OBJECTIVE |
Identify the lines that contain the word "FreeCAD", then copy them.

Start of DATA EXCERPT

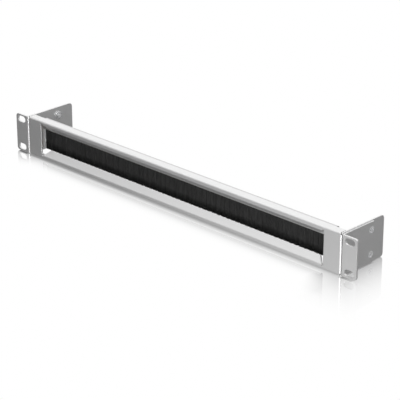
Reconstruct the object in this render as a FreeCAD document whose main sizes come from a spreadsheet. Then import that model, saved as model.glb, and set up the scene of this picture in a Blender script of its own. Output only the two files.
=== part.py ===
import FreeCAD, Part
import Sketcher
import math
import os
import re

# One rack unit high blanking panel with a bristle window, for a 19 inch rack.
# A folded sheet steel bezel has a long window with sloped lips. Behind it, a folded carrier
# holds a strip brush that hangs across the window, and two angle ears fix the panel to the rack.
#
# Axes: X along the panel, Y from front to back, Z up. The origin is the middle of the ears'
# slot pattern on the ears' rear faces, which is the plane that meets the rack posts.

# Driving sizes in millimetres

SIZES = {
    # rack standard
    "overall_width": 482.6,
    "panel_height": 43.65,
    "slot_inset": 8.75,
    "slot_margin": 5.95,
    "slot_length": 12.0,
    "slot_width": 7.0,
    # bezel
    "sheet_gauge": 1.5,
    "bend_inside": 0.5,
    "edge_flange_depth": 9.0,
    "side_flange_depth": 62.5,
    "side_flange_corner": 4.0,
    "window_inset": 21.2,
    "window_margin": 4.1,
    "window_corner": 2.0,
    "lip_length": 8.7,
    "lip_mitre": 7.0,
    # rack ears
    "ear_reach": 19.3,
    "ear_gauge": 2.0,
    "ear_bend_inside": 1.0,
    "ear_inset": 0.725,
    "ear_setback": 15.0,
    "ear_corner": 3.5,
    "ear_rear_corner": 2.5,
    "ear_screw_setback": 5.5,
    "ear_screw_margin": 9.125,
    # carrier
    "lip_clearance": 0.35,
    "carrier_grip": 10.2,
    "trough_lap": 1.5,
    "end_plate_inset": 4.0,
    "end_plate_reveal": 4.2,
    "end_plate_overlap": 0.85,
    "end_plate_corner": 2.0,
    "stud_margin": 5.4,
    # strip brush
    "brush_end_gap": 1.0,
    "channel_width": 4.8,
    "channel_height": 5.0,
    "channel_wall": 0.6,
    "wire_diameter": 1.6,
    "bristle_clearance": 0.1,
    "bristle_overlap": 2.0,
    "tuft_pitch": 6.4,
    "groove_width": 2.4,
    "groove_depth": 0.7,
    # fasteners
    "thread_diameter": 4.0,
    "thread_clearance": 0.05,
    "hole_clearance": 0.4,
    "screw_head_diameter": 7.5,
    "screw_length": 6.0,
    "recess_width": 0.9,
    "recess_length": 4.2,
    "recess_depth": 1.1,
    "clinch_diameter": 8.7,
    "clinch_height": 1.6,
    "clinch_shank": 6.4,
    "shoulder_diameter": 8.0,
    "stud_end": 1.0,
    "nut_across_flats": 7.0,
    "nut_height": 4.0,
    "nut_flange_diameter": 9.0,
    "nut_flange_height": 0.8,
}

# Sizes worked out from the driving ones

COS_45 = math.cos(math.radians(45))
TAN_HALF_45 = math.tan(math.radians(22.5))

DERIVED = {
    "half_width": "overall_width / 2",
    "half_height": "panel_height / 2",
    "half_body": "half_width - ear_reach",
    "bend_outside": "bend_inside + sheet_gauge",
    "ear_bend_outside": "ear_bend_inside + ear_gauge",
    # front and rear surfaces of the bezel's face
    "face_front": "0 - ear_gauge",
    "face_rear": "face_front + sheet_gauge",
    "flange_inside": "half_height - sheet_gauge",
    # window and lips, as distances from the middle
    "half_window": "half_body - window_inset",
    "window_edge": "half_height - window_margin",
    "lip_reach": f"lip_length * {COS_45:.9f}",
    "lip_step": f"sheet_gauge * {COS_45:.9f}",
    "lip_bend_run": f"bend_outside * {TAN_HALF_45:.9f}",
    "lip_root": "window_edge + lip_bend_run",
    "half_lip": "half_window - window_corner",
    "lip_tip_height": "window_edge - lip_reach",
    "lip_tip_depth": "face_front + lip_reach",
    # rack ears, their slots and their screws
    "ear_rear": "face_front + side_flange_depth - ear_setback",
    "slot_across": "half_width - slot_inset",
    "slot_up": "half_height - slot_margin",
    "ear_screw_place": "ear_rear - ear_screw_setback",
    "ear_screw_up": "half_height - ear_screw_margin",
    # carrier
    "web_front": "lip_tip_depth + lip_step + lip_clearance",
    "web_rear": "web_front + sheet_gauge",
    "carrier_rear": "web_rear + channel_width + sheet_gauge",
    "carrier_bottom": "flange_inside - carrier_grip",
    "end_plate_outer": "half_body - end_plate_inset",
    "end_plate_inner": "half_window + end_plate_reveal",
    "end_plate_top": "flange_inside - bend_outside",
    "end_plate_bottom": "0 - lip_tip_height - end_plate_overlap",
    "half_trough": "end_plate_inner + trough_lap",
    # strip brush
    "half_brush": "half_trough - brush_end_gap",
    "channel_top": "flange_inside - sheet_gauge",
    "channel_bottom": "channel_top - channel_height",
    "wire_height": "channel_top - channel_wall - 2 * bristle_clearance - wire_diameter",
    "brush_middle": "web_rear + channel_width / 2",
    "bristle_front": "web_rear + channel_wall + bristle_clearance",
    "bristle_rear": "web_rear + channel_width - channel_wall - bristle_clearance",
    "bristle_top": "channel_top - channel_wall - bristle_clearance",
    "bristle_bottom": "0 - lip_tip_height - bristle_overlap",
    "tuft_count": "round(2 * half_brush / tuft_pitch)",
    "tuft_width": "2 * half_brush / tuft_count",
    # studs and threads
    "thread_hole": "thread_diameter + 2 * thread_clearance",
    "clearance_hole": "thread_diameter + hole_clearance",
    "screw_head_height": "(screw_head_diameter - thread_diameter) / 2",
    "stud_across": "(end_plate_outer + end_plate_inner) / 2",
    "stud_middle": "(end_plate_top + end_plate_bottom) / 2",
    "stud_rise": "(end_plate_top - end_plate_bottom) / 2 - stud_margin",
    "shoulder_length": "web_front - face_rear",
    "stud_length": "web_rear - face_rear + nut_height + stud_end",
}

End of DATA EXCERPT

EXERCISE SOLUTION |
Reconstruct the object in this render as a FreeCAD document whose main sizes come from a spreadsheet. Then import that model, saved as model.glb, and set up the scene of this picture in a Blender script of its own. Output only the two files.
import FreeCAD, Part